(Object modeling scripts)
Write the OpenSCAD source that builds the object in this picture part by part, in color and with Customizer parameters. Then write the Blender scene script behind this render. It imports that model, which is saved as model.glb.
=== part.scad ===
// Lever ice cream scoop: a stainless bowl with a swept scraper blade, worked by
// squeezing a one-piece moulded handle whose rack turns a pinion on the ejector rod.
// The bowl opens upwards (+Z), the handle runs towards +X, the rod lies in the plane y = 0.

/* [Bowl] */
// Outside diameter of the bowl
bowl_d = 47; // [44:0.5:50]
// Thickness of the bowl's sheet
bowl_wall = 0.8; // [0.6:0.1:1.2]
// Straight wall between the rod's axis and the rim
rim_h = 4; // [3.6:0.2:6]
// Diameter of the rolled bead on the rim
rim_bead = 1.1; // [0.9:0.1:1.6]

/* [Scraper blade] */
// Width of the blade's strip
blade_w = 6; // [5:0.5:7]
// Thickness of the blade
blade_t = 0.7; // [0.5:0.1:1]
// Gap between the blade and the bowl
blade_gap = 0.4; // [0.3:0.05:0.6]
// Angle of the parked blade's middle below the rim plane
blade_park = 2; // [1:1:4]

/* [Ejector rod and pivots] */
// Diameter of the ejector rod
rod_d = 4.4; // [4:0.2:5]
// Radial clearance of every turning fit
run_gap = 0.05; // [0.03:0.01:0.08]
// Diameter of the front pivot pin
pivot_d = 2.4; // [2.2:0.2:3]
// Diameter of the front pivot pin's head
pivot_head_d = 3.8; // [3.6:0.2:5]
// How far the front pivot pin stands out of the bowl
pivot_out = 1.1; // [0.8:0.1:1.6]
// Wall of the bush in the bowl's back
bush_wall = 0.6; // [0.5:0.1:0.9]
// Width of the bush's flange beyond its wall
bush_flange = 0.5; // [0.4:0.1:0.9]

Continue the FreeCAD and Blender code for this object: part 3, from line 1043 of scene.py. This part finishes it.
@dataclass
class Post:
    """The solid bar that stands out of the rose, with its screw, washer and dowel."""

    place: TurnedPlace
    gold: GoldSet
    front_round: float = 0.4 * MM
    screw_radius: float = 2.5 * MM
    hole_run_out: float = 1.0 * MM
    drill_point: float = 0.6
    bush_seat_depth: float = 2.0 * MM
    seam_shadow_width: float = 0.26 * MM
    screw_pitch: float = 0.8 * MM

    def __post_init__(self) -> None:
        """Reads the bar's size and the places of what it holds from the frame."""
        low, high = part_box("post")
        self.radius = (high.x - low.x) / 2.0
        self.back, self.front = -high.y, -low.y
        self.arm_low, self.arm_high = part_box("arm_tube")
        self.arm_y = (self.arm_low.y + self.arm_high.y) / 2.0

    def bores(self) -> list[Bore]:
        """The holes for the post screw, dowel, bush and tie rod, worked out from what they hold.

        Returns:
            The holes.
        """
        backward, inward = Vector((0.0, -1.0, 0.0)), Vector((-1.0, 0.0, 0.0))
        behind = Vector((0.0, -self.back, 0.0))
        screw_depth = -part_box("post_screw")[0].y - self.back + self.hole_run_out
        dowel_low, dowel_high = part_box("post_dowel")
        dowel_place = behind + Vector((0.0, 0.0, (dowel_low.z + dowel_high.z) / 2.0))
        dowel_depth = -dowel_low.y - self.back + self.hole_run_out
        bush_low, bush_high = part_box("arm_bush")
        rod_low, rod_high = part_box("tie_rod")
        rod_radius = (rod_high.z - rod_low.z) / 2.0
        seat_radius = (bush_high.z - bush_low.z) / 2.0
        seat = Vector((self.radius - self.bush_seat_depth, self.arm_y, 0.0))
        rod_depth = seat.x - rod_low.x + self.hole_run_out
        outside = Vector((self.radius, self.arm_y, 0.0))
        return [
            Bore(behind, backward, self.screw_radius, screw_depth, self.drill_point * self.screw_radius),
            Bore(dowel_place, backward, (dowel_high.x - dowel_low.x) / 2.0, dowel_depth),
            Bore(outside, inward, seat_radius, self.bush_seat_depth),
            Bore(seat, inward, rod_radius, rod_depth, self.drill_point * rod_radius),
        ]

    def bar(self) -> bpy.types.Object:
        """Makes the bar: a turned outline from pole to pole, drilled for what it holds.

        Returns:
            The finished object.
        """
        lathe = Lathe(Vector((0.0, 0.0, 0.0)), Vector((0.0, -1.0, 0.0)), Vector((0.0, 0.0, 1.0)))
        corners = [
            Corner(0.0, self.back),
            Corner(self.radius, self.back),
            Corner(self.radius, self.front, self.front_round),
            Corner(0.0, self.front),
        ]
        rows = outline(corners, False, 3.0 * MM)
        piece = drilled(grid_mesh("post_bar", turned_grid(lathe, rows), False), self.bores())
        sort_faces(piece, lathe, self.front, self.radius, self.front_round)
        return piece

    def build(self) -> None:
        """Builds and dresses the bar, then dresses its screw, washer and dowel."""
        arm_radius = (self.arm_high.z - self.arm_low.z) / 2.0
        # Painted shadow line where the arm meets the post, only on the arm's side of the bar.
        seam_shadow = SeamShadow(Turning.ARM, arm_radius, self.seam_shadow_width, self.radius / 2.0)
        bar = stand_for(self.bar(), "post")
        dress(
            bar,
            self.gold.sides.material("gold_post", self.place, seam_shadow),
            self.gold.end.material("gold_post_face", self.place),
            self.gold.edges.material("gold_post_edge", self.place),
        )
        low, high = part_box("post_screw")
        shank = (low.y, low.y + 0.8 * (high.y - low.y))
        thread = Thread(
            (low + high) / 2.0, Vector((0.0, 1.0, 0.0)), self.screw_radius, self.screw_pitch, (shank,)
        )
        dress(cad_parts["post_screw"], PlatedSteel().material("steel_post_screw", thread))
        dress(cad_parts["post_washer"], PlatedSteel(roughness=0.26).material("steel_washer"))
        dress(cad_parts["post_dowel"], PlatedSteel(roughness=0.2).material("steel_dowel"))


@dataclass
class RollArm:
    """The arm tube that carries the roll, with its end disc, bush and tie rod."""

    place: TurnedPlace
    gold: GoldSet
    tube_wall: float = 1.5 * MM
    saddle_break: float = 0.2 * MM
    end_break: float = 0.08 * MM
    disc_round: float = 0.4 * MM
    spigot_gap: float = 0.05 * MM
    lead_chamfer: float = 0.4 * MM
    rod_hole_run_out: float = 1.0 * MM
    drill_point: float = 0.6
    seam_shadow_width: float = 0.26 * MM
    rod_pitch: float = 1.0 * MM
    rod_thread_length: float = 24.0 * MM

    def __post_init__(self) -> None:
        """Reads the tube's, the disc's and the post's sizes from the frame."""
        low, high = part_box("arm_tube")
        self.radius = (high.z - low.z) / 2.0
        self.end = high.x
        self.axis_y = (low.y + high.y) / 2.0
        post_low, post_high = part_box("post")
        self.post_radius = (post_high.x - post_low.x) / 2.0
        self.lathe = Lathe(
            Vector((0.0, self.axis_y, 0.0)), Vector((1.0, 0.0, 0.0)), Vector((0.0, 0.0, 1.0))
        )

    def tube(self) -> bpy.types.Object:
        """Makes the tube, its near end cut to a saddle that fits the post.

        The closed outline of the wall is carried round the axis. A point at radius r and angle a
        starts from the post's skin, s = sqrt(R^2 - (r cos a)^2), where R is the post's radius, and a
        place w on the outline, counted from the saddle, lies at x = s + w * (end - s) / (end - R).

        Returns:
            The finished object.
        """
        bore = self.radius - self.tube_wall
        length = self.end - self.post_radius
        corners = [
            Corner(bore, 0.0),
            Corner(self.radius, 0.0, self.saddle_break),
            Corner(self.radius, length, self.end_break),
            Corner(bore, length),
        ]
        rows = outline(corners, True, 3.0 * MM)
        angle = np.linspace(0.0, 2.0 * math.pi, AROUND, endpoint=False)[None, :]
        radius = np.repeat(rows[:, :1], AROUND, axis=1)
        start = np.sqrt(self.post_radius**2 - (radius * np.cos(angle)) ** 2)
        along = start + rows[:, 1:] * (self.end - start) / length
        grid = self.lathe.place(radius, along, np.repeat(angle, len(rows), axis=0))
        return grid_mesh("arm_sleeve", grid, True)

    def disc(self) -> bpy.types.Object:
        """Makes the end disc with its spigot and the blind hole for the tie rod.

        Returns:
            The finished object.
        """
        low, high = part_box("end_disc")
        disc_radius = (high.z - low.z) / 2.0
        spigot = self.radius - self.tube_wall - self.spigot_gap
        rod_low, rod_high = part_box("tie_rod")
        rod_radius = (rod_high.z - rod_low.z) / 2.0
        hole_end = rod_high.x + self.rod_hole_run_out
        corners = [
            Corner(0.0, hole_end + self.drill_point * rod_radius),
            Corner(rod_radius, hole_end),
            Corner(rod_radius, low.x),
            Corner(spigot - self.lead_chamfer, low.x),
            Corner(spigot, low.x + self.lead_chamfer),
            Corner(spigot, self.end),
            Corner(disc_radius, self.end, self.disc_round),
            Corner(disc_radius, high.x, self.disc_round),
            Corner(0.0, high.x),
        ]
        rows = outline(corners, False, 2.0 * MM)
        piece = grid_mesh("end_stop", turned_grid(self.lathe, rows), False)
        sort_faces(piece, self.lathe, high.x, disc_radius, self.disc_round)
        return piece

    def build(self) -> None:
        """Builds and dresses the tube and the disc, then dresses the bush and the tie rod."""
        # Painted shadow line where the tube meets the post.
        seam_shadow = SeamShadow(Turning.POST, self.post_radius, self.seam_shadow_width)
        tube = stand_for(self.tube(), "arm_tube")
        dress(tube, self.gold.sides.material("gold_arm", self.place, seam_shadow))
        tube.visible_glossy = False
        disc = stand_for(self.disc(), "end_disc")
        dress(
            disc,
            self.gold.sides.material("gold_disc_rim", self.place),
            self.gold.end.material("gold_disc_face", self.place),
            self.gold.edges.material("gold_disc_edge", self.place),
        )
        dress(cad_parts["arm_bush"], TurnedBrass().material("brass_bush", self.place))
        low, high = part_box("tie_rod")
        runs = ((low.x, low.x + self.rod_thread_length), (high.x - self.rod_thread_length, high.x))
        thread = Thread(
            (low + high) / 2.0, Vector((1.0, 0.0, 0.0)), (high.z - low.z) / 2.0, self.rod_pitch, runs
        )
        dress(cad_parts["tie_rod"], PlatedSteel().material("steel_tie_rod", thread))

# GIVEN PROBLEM
Quote nothing but the lines that run from the line containing "Continue the FreeCAD" through the line containing "what they hold.", keeping both of them word for word.

# RESPONSE TO THIS EXERCISE
Continue the FreeCAD and Blender code for this object: part 3, from line 1043 of scene.py. This part finishes it.
@dataclass
class Post:
    """The solid bar that stands out of the rose, with its screw, washer and dowel."""

    place: TurnedPlace
    gold: GoldSet
    front_round: float = 0.4 * MM
    screw_radius: float = 2.5 * MM
    hole_run_out: float = 1.0 * MM
    drill_point: float = 0.6
    bush_seat_depth: float = 2.0 * MM
    seam_shadow_width: float = 0.26 * MM
    screw_pitch: float = 0.8 * MM

    def __post_init__(self) -> None:
        """Reads the bar's size and the places of what it holds from the frame."""
        low, high = part_box("post")
        self.radius = (high.x - low.x) / 2.0
        self.back, self.front = -high.y, -low.y
        self.arm_low, self.arm_high = part_box("arm_tube")
        self.arm_y = (self.arm_low.y + self.arm_high.y) / 2.0

    def bores(self) -> list[Bore]:
        """The holes for the post screw, dowel, bush and tie rod, worked out from what they hold.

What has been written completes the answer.